Inside, I'll be editing, juggling Frost Place stuff, working on poems, reviving my languishing essay. If the weather turns out better than expected, I might get my bike out, fill the tires, dust off my helmet, take it for a neighborhood spin. But I doubt the weather will be better than expected.

Whatever happens, it's pleasant to have a few days offstage. For the moment the sky is bluing, a phoebe is singing, and the neighbor's cherry tree is shimmering with new blossoms. I want to be a poet today, and I think I will be. Maybe poet only means "Pay attention." 

Monday, May 1, 2023

There's something about a very wet Sunday: it feels like a kind of holiday, when everyone is obliged to do nothing in particular. T and I spent our Saturday rushing from one project to another and, in contrast, spent our Sunday idling over poems (me), photo contact sheets (him), Donne and Le Carre (me), the New Yorker (him), as a fire hissed in the grate and the cups were repeatedly refilled with tea. Early afternoon, I tuned into the Sox game on the radio. Late afternoon, we yawned and stretched and donned our raincoats and splashed around the block to the local restaurant, for a drink and some oysters. It was all very urbane.

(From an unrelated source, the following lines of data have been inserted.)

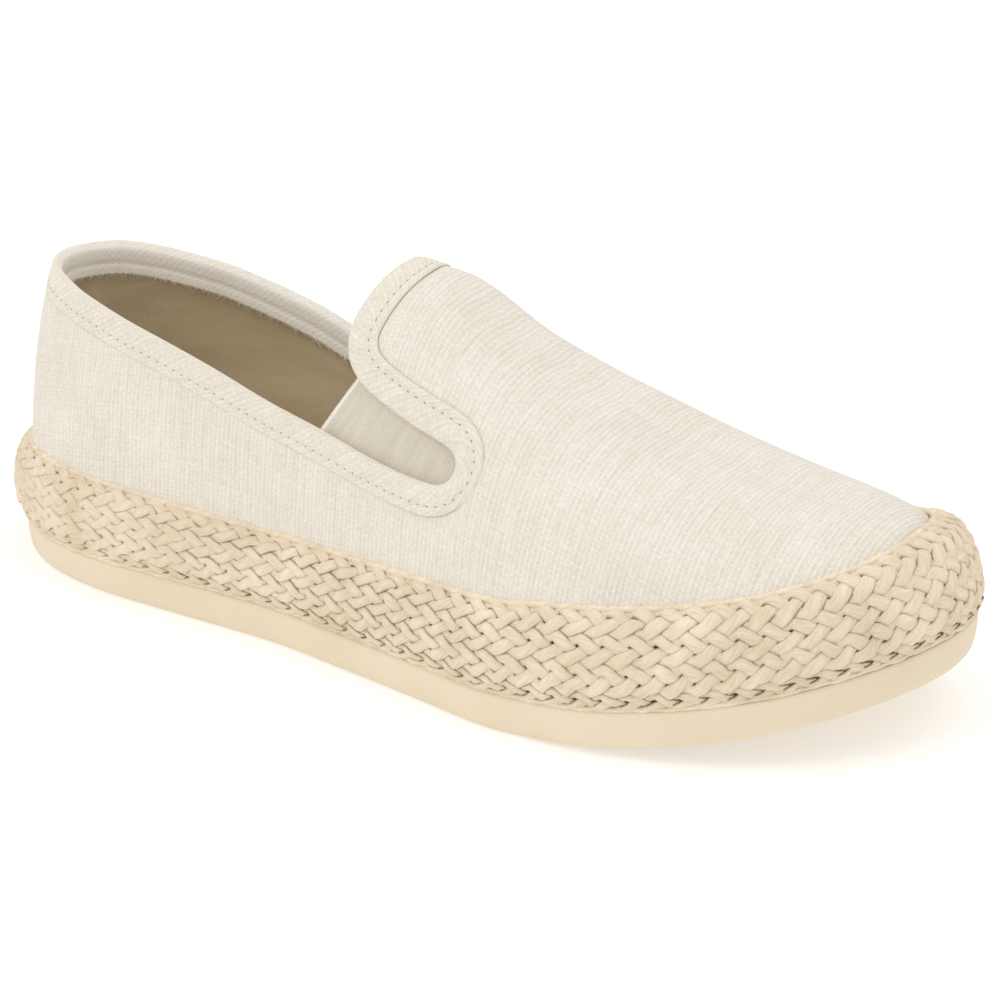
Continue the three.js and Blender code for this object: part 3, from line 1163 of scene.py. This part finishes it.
def opening_edge():
    """The closed edge of the opening on the cloth, with points an even step apart"""
    side = [point for point in side_run if point.x > HEEL_FROM and point.y < FLAP_TOP]
    inner = [from_side(point.x, point.y, 1) for point in side]
    outer = [from_side(point.x, point.y, -1) for point in reversed(side)]
    flap = [
        from_above(inner[-1].y + (outer[0].y - inner[-1].y) * i / RAYS_ACROSS)
        for i in range(1, RAYS_ACROSS)
    ]
    heel = [
        from_behind(outer[-1].y + (inner[0].y - outer[-1].y) * i / RAYS_ACROSS)
        for i in range(1, RAYS_ACROSS)
    ]
    rough = flap + outer + heel + inner
    rough.append(rough[0])
    reach = reach_of(rough)
    count = round(reach[-1] / EDGE_STEP)
    even = []
    for i in range(count):
        j, part = step_at(reach, reach[-1] * i / count)
        even.append(rough[j].lerp(rough[j + 1], part))
    for _ in range(2):
        even = [(even[i - 1] + even[i] * 2 + even[(i + 1) % count]) / 4 for i in range(count)]
    return [last.find_nearest(point)[0] for point in even]


def march(start, along):
    """Walks over the cloth, square to the edge and away from the opening."""
    spot, normal = last.find_nearest(start)[:2]
    heading = normal.cross(along).normalized()
    path = [(spot, normal, heading)]
    for _ in range(int(HEM_WIDTH / MARCH_STEP) + SPARE_STEPS):
        spot, normal = last.find_nearest(spot + heading * MARCH_STEP)[:2]
        heading = (heading - normal * heading.dot(normal)).normalized()
        path.append((spot, normal, heading))
    return path


edge = opening_edge()
EDGE_COUNT = len(edge)
edge_length = sum((edge[i] - edge[i - 1]).length for i in range(EDGE_COUNT))


def smoothed(paths):
    """Each path drawn halfway to its two neighbours"""
    found = []
    for i in range(EDGE_COUNT):
        path = []
        for here, before, after in zip(paths[i], paths[i - 1], paths[(i + 1) % EDGE_COUNT]):
            path.append((
                (here[0] * 2 + before[0] + after[0]) / 4,
                (here[1] * 2 + before[1] + after[1]).normalized(),
                (here[2] * 2 + before[2] + after[2]).normalized(),
            ))
        found.append(path)
    return found


paths = []
for i in range(EDGE_COUNT):
    paths.append(march(edge[i], (edge[(i + 1) % EDGE_COUNT] - edge[i - 1]).normalized()))
for _ in range(SMOOTHINGS):
    paths = smoothed(paths)


def on_strip(place, away, out):
    """A point beside the edge: its place along it, how far from it, and how far out of the cloth"""
    i = place % 1 * EDGE_COUNT
    first, share = int(i) % EDGE_COUNT, i % 1
    found = []
    for path in (paths[first], paths[(first + 1) % EDGE_COUNT]):
        j = min(max(away, 0) / MARCH_STEP, len(path) - 1.001)
        low, high = path[int(j)], path[int(j) + 1]
        spot = low[0].lerp(high[0], j % 1)
        normal = low[1].lerp(high[1], j % 1).normalized()
        found.append(spot + low[2] * min(away, 0) + normal * out)
    return found[0].lerp(found[1], share)


def ease(value, low, high):
    """A soft step: 0 at low and below, 1 at high and above"""
    share = min(max((value - low) / (high - low), 0), 1)
    return share * share * (3 - 2 * share)


def on_flap(place):
    spot = on_strip(place, 0, 0)
    return ease(spot.z, *FLAP_HEIGHTS) * ease(spot.x, *FLAP_LENGTHS)


def proudness(place):
    """The strip stands proud round the flap and the notches' ends. It lies flat along the quarters."""
    return 0.2 + 0.8 * max(on_flap(place), ease(on_strip(place, 0, 0).x, *NOTCH_LENGTHS))


def hem_hangs(place, away):
    """Inside the quarters the raw hem hangs clear of the lining."""
    on_quarter = 1 - ease(on_strip(place, 0, 0).x, *QUARTER_LENGTHS)
    return HEM_HANGS * max(away / HEM_WIDTH, 0) * on_quarter


def facing_point(along, up):
    row = FOLD[round(up * (len(FOLD) - 1))]
    away, out = row["away"], row["out"]
    if out > 0:
        out *= proudness(along)
    elif out < -1:
        out -= hem_hangs(along, away)
    edge_share = 1 - ease(away, *FOLD_LENGTHS)
    return on_strip(along, away - FLAP_FOLD * edge_share * on_flap(along), out)


facing_bm = bmesh.new()
bend_grid(
    facing_bm, EDGE_COUNT, len(FOLD) - 1, facing_point,
    lambda along, up: (along * edge_length, up * STRIP_ROUND),
)
close_up(facing_bm)
bmesh.ops.solidify(facing_bm, geom=facing_bm.faces, thickness=FACING_THICKNESS)
close_up(facing_bm)
facing = make_object("facing_strip", facing_bm)
bias_linen = linen_finish(
    "bias_linen", colour(239, 233, 221), colour(214, 205, 188), 0.00008, turned=True,
)
fit(facing, bias_linen, "linen")

# ---------------------------------------------------------------------------------------------------
# The topstitching is one row of pale thread through the strip, two thirds of the way across it. Each
# stitch pulls down at its ends, where the needle left a hole.
# ---------------------------------------------------------------------------------------------------
STITCH_PITCH = 2.6
STITCH_ROW = 5.2
STITCH_SIZE = (0.98, 0.3, 0.26)
HOLE_SIZE = (0.36, 0.28, 0.16)
STITCH_OUT = (0.5, 0.02)  # a share of how proud the strip is, and a height over that
HOLE_OUT = (0.58, -0.1)


def add_bead(bm, place, away, out, size, segments):
    """A small rounded bead laid along the strip"""
    centre = on_strip(place, away, out)
    along = (on_strip(place + 0.4 / edge_length, away, out) - centre).normalized()
    normal = (on_strip(place, away, out + 1) - centre).normalized()
    across = normal.cross(along).normalized()
    turn = Matrix((along, across, normal)).transposed().to_4x4()
    stretch = Matrix.Diagonal((*size, 1))
    matrix = Matrix.Translation(centre) @ turn @ stretch
    bmesh.ops.create_uvsphere(bm, u_segments=segments, v_segments=6, radius=1, matrix=matrix)


def thread_finish(name, pale, dark):
    """Cotton thread, twisted from two plies"""
    finish = Finish(name, 0.8, specular=0.25)
    x, y, z = finish.place("Object")
    fuzz = finish.noise(x, y, z, scale=2500, detail=2)
    return finish.wear(finish.mix(fuzz, dark, pale), fuzz, 0.0001)


def even_places(away, pitch):
    """Places along the strip that are an even pitch apart, some distance from the edge"""
    steps = EDGE_COUNT * 2
    reach = reach_of([on_strip(i / steps, away, 0) for i in range(steps + 1)])
    count = round(reach[-1] / pitch)
    found = [step_at(reach, reach[-1] * i / count) for i in range(count)]
    return [(i + part) / steps for i, part in found]


stitch_bm = bmesh.new()
hole_bm = bmesh.new()
for number, place in enumerate(even_places(STITCH_ROW, STITCH_PITCH / 2)):
    proud = proudness(place)
    if number % 2:
        add_bead(hole_bm, place, STITCH_ROW, HOLE_OUT[0] * proud + HOLE_OUT[1], HOLE_SIZE, 8)
    else:
        add_bead(stitch_bm, place, STITCH_ROW, STITCH_OUT[0] * proud + STITCH_OUT[1], STITCH_SIZE, 10)
stitches = make_object("topstitching", stitch_bm)
fit(stitches, thread_finish("cotton_thread", colour(243, 237, 224), colour(216, 206, 186)), "linen")
# The needle holes are small dark beads: painted shade where the thread goes down into the strip.
holes = make_object("needle_holes", hole_bm)
fit(holes, thread_finish("needle_shadow", colour(184, 172, 150), colour(156, 143, 121)), "linen")

# ---------------------------------------------------------------------------------------------------
# The facing's raw edge inside the shoe is frayed. It is the loose ends of its own linen threads, each
# a little bent and tapered, hanging over the lining.
# ---------------------------------------------------------------------------------------------------
FRAY_PITCH = 0.4
FRAY_SEED = 8
FRAY_ROOT = 0.6
FRAY_DEPTH = 2.35
FRAY_CURL = 0.25
FRAY_SIDES = 4
FRAY_STEPS = 3


def add_fibre(bm, place, chance):
    """One loose thread end, tapering, that starts under the raw edge and hangs past it"""
    start = HEM_WIDTH - FRAY_ROOT
    reach = 0.9 + chance.uniform(0.1, 1.4) ** 2 * 0.8
    lean = chance.gauss(0, 0.6)
    bend = chance.gauss(0, 0.5)
    half = chance.uniform(0.1, 0.22)
    depth = -FRAY_DEPTH - chance.uniform(0, 0.35) - hem_hangs(place, HEM_WIDTH)

    def point(along, around):
        sway = (lean * along + bend * along * along) * reach / edge_length
        turn = 2 * math.pi * around
        width = half * (1 - 0.7 * along)
        sideways = math.cos(turn) * width / edge_length
        out = depth - along * along * FRAY_CURL + math.sin(turn) * width
        return on_strip(place + sway + sideways, start + reach * along, out)

    bend_grid(bm, FRAY_STEPS, FRAY_SIDES, point)


chance = random.Random(FRAY_SEED)
fray_bm = bmesh.new()
for place in even_places(HEM_WIDTH, FRAY_PITCH):
    add_fibre(fray_bm, place, chance)
bmesh.ops.remove_doubles(fray_bm, verts=fray_bm.verts, dist=JOIN_WITHIN)
bmesh.ops.holes_fill(fray_bm, edges=fray_bm.edges)
bmesh.ops.recalc_face_normals(fray_bm, faces=fray_bm.faces)
frayed = make_object("frayed_edge", fray_bm)
fit(frayed, thread_finish("linen_thread", colour(236, 228, 212), colour(208, 196, 176)), "linen")

# ---------------------------------------------------------------------------------------------------
# The two gores are ribbed elastic webbing, sewn behind the notches so that the throat can stretch.
# Their back edges are folded over and run free.
# ---------------------------------------------------------------------------------------------------
GORE_DEPTH = 3.1
GORE_THICKNESS = 0.5
GORE_COLUMNS = 60
GORE_ROWS = 36
GORE_HEM = 0.06
HEM_RISE = 0.25
GORE_SIZE = (46, 26)  # the webbing laid flat
GORE_CORNERS = ((99.5, 51.5), (114.5, 76.8), (150, 47), (152, 61))


def elastic_finish():
    """Fine ribs parallel to the free edge, with the rubber's slight unevenness, and a painted highlight
    along the folded free edge
    """
    finish = Finish("ribbed_elastic", 0.82, specular=0.2)
    forward, up, _ = finish.place("UV")
    ribs = (forward * (2 * math.pi / 0.85)).sine() * 0.5 + 0.5
    knit = (up * (2 * math.pi / 0.6)).sine() * 0.5 + 0.5
    cloud = finish.noise(forward * 0.5, up * 0.06, 2, detail=3)
    tone = ribs * 0.2 + knit * 0.1 + cloud * 0.7
    paint = finish.mix(tone.spread(0.2, 0.95), colour(205, 197, 178), colour(231, 225, 209))
    # Painted highlight: the first 1.2 mm from the folded free edge is painted near-white, as where the
    # fold catches the light.
    past_edge_highlight = forward.spread(1.2, 1.6)
    paint = finish.mix(past_edge_highlight, colour(252, 245, 229), paint)
    crease_line = abs(forward - 1.9).spread(0, 0.4)
    return finish.wear(paint, ribs + knit * 0.4 + crease_line * 2, 0.0001)


def gore_spot(forward, up, side, out):
    low_back, high_back, low_front, high_front = map(Vector, GORE_CORNERS)
    spot = low_back.lerp(low_front, forward).lerp(high_back.lerp(high_front, forward), up)
    hit, normal = last.ray_cast(Vector((spot.x, side * BEYOND, spot.y)), Vector((0, -side, 0)))[:2]
    return hit - normal * (GORE_DEPTH - out)


def gore_section(share):
    """Round the webbing's section: along its outer face, then back along its inner face"""
    steps = GORE_COLUMNS // 2
    step = round(share * GORE_COLUMNS)
    forward = min(step, GORE_COLUMNS - step) / steps
    face = 1 if step <= steps else -1
    hem = HEM_RISE if 0 < forward < GORE_HEM else 0
    out = 0 if forward in (0, 1) else face * GORE_THICKNESS + hem
    return forward, out


def make_gore(name, side):
    bm = bmesh.new()

    def point(share, up):
        forward, out = gore_section(share)
        return gore_spot(forward, up, side, out)

    bend_grid(
        bm, GORE_COLUMNS, GORE_ROWS, point,
        lambda share, up: (gore_section(share)[0] * GORE_SIZE[0], up * GORE_SIZE[1]),
    )
    close_up(bm)
    bmesh.ops.holes_fill(bm, edges=bm.edges)
    return make_object(name, bm)


elastic = elastic_finish()
for name, side in (("outer", -1), ("inner", 1)):
    fit(make_gore("elastic_gore_" + name, side), elastic, "elastic", "gore_" + name)

# ---------------------------------------------------------------------------------------------------
# The floor is a wide pale board. The light is soft and nearly even, as in a white tent, and a little
# stronger from the left.
# ---------------------------------------------------------------------------------------------------
FLOOR_HALF = 6
FLOOR_GLOW = 0.42
WORLD_LIGHT = 0.77
LIGHTS = table(
    "name place size power",
    ("key", (-1.0, -1.6, 2.2), 1.8, 16),
    ("top", (0.5, 0.3, 2.4), 2.2, 16),
)

floor_bm = bmesh.new()
bmesh.ops.create_grid(floor_bm, x_segments=1, y_segments=1, size=FLOOR_HALF)
floor_mesh = bpy.data.meshes.new("floor")
floor_bm.to_mesh(floor_mesh)
floor_bm.free()
floor = bpy.data.objects.new("floor", floor_mesh)
bpy.context.scene.collection.objects.link(floor)
floor_finish = Finish("pale_board", 0.7, specular=0.1)
floor_finish.shader.inputs["Emission Color"].default_value = colour(255, 255, 254)
floor_finish.shader.inputs["Emission Strength"].default_value = FLOOR_GLOW
floor_mesh.materials.append(floor_finish.wear(colour(214, 213, 210)))

world = bpy.data.worlds.new("studio")
bpy.context.scene.world = world
world.use_nodes = True
world.node_tree.nodes["Background"].inputs["Color"].default_value = (1, 1, 1, 1)
world.node_tree.nodes["Background"].inputs["Strength"].default_value = WORLD_LIGHT
for row in LIGHTS:
    light_data = bpy.data.lights.new(row["name"], "AREA")
    light_data.size = row["size"]
    light_data.energy = row["power"]
    light = bpy.data.objects.new(row["name"], light_data)
    light.location = row["place"]
    light.rotation_mode = "QUATERNION"
    light.rotation_quaternion = (-Vector(row["place"])).to_track_quat("-Z", "Y")
    bpy.context.scene.collection.objects.link(light)
bpy.context.scene.view_settings.view_transform = "Standard"
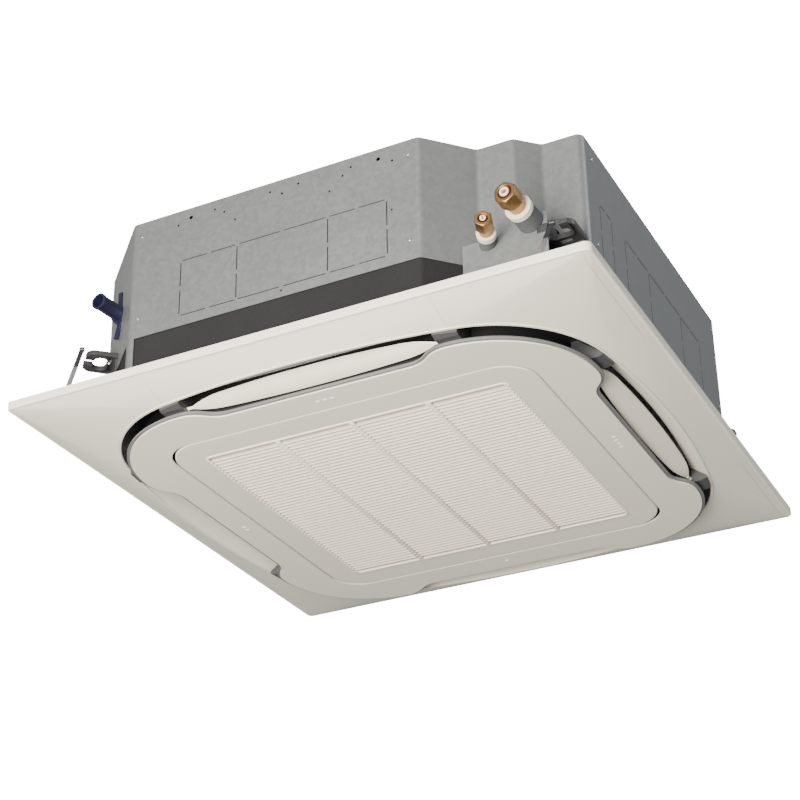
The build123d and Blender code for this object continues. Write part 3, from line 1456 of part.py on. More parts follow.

And it was a good thing, too, that we had such a relaxing day because the night was wild. A gale whipped up, rain crashed against the windows, the roof felt like it was lifting off. Even the cat struggled to stay calm. Nobody got much sleep for a while.

This morning my cold frame is upside down; the row cover blew off the chard bed and wedged itself between the cars; the cucumber trellis is flat; twigs and catkins and garbage cans are everywhere. Apparently we got 3 inches of rain; what a torrent!

But now, it seems, the storm has blown out to sea. A bit of slow drizzle patters against the windows, but the wind has gentled. Cardinals are singing loudly; the cats have resumed their prowls. After I get dressed, I'll try to resettle the garden arrangements and figure out what other damage might have ensued.